In an interview shortly after the hearing, Womack said neither party can fix Social Security on its own.
"I think there was general consensus among the committee today that it's going to need to be bipartisan and it's going to involve some pretty tough decisions, whether it's revenue enhancements or slowing the growth of benefits or means testing or raising thresholds, those kinds of things," the lawmaker from Rogers said.
Making "appropriate changes" and bolstering the system now will lift a burden off millions of Americans, he said.
"There are a lot of people, a lot of vulnerable people, who only have Social Security as a source of income. And it's important, I think, that we provide them certainty [and] take the threat of insolvency off the table," he said. "They have enough stress already trying to make ends meet rather than be thinking about a 20 [%] or 25% cut."
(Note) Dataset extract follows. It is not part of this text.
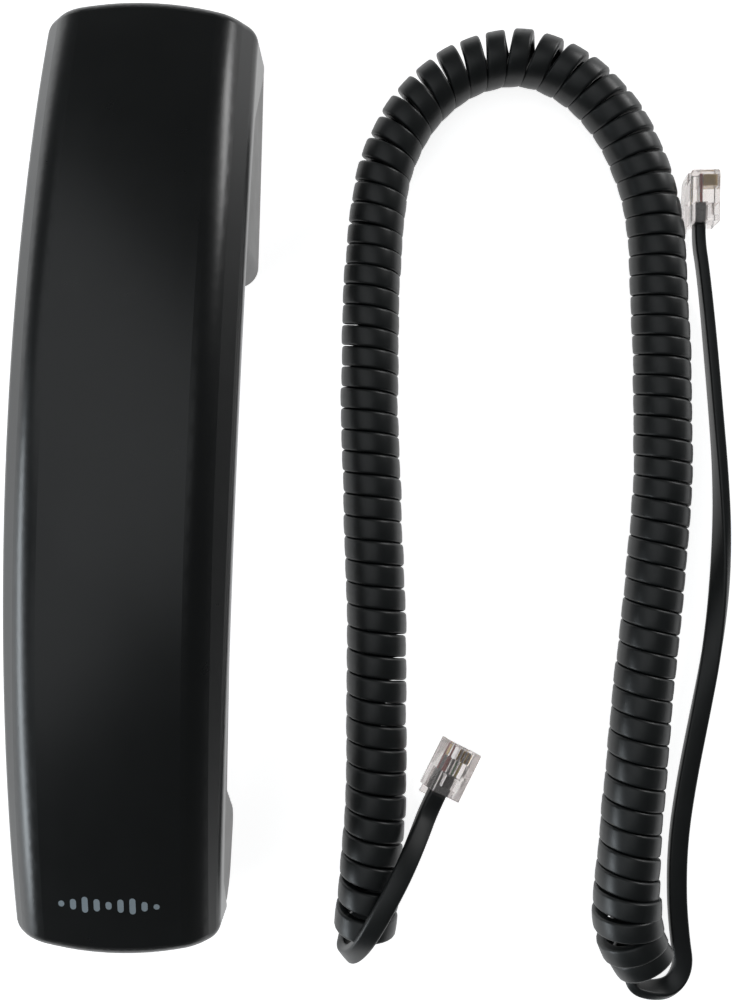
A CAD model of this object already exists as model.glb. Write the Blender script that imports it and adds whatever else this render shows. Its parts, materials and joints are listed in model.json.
"""Looks of a desk telephone handset that lies face down beside its unplugged coiled cord.

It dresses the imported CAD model: the shells keep their CAD shapes and get their plastics, and the
cord's plain tubes are replaced by the real thing, a flat lead wound into a left-handed coil.
Sizes of the object named here are in millimetres. Those of the floor, the lights and the
materials' bumps are in metres, as Blender's are.
"""

import json
import math

import bpy
from mathutils import Matrix, Vector


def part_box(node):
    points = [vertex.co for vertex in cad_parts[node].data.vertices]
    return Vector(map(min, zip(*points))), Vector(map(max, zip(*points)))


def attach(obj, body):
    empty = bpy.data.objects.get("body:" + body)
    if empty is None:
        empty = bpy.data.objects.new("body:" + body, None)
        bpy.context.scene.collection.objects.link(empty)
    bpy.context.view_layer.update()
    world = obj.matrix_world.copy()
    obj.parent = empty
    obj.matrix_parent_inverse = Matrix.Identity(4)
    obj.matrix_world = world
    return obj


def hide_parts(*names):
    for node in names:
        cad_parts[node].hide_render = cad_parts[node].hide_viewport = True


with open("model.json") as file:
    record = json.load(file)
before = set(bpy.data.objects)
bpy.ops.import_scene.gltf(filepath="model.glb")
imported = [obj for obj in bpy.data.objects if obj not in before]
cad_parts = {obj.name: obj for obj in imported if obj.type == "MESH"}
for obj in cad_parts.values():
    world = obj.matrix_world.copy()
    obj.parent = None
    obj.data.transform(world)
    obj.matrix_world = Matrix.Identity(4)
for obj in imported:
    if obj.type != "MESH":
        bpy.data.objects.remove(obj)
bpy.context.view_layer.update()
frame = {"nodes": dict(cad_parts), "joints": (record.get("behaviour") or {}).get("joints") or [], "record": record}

MM = 0.001
UP = Vector((0, 0, 1))
NODES = frame["nodes"]
HANDSET = "handset"


def mm(*numbers):
    """A point or direction given in millimetres, as a Vector in metres."""
    return Vector(numbers) * MM


def route_mm(points):
    return [mm(*p) for p in points]


# ---------------------------------------------------------------- camera
CAMERA_PLACE = mm(46.94, -3.12, 240.0)
CAMERA_TURN = math.radians(2.05)
FOCAL_LENGTH = 39.31


def add_camera():
    """A camera straight above the table, turned a little so that the handset leans."""
    data = bpy.data.cameras.new("camera")
    data.lens = FOCAL_LENGTH
    data.clip_start = 0.01
    camera = bpy.data.objects.new("camera", data)
    camera.matrix_world = Matrix.Translation(CAMERA_PLACE) @ Matrix.Rotation(CAMERA_TURN, 4, "Z")
    bpy.context.scene.collection.objects.link(camera)
    bpy.context.scene.camera = camera


# ---------------------------------------------------------------- the cord's sizes and route
CORD_WIDTH = 4.1
CORD_THICKNESS = 2.3
CORD_CORNER = 0.6
CORD_CROWN = 0.05
FLOOR_GAP = 0.2
COIL_Z = 6.3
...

Before exiting the hearing room, Womack stopped to visit for several minutes with four constituents who were spectators at the hearing, 17-year-old Seth Dickson of Rogers and his father, Matthew Dickson, as well as Derrick Thomas and his wife, Robin Thomas, of Fayetteville.
Chatting with Seth Dickson, Womack stressed the importance of saving for retirement from an early age, noting how compound interest can make a big difference over the years.
Asked by a reporter how important Social Security is, Derrick Thomas said, "It's huge. ... It's something that everyone is counting on to be there, and I think it's our responsibility as U.S. citizens to do whatever we can to ensure that it is there for all U.S. citizens when we retire."
Matthew Dickson said he was glad to see Congress addressing Social Security.
"It's an important benefit that we need to figure out how to fix. Because it's obviously broken," he said.
Seth Dickson said he was pleasantly surprised by what he witnessed.
"I heard it was a budget hearing. I heard it was about Social Security. I was kind of like, 'Ah, this might be kind of boring.' But I walked in there, and it was actually a very interesting debate," he said.
Knowing now about the Social Security system's funding problems, "I don't want to rely on it," he added.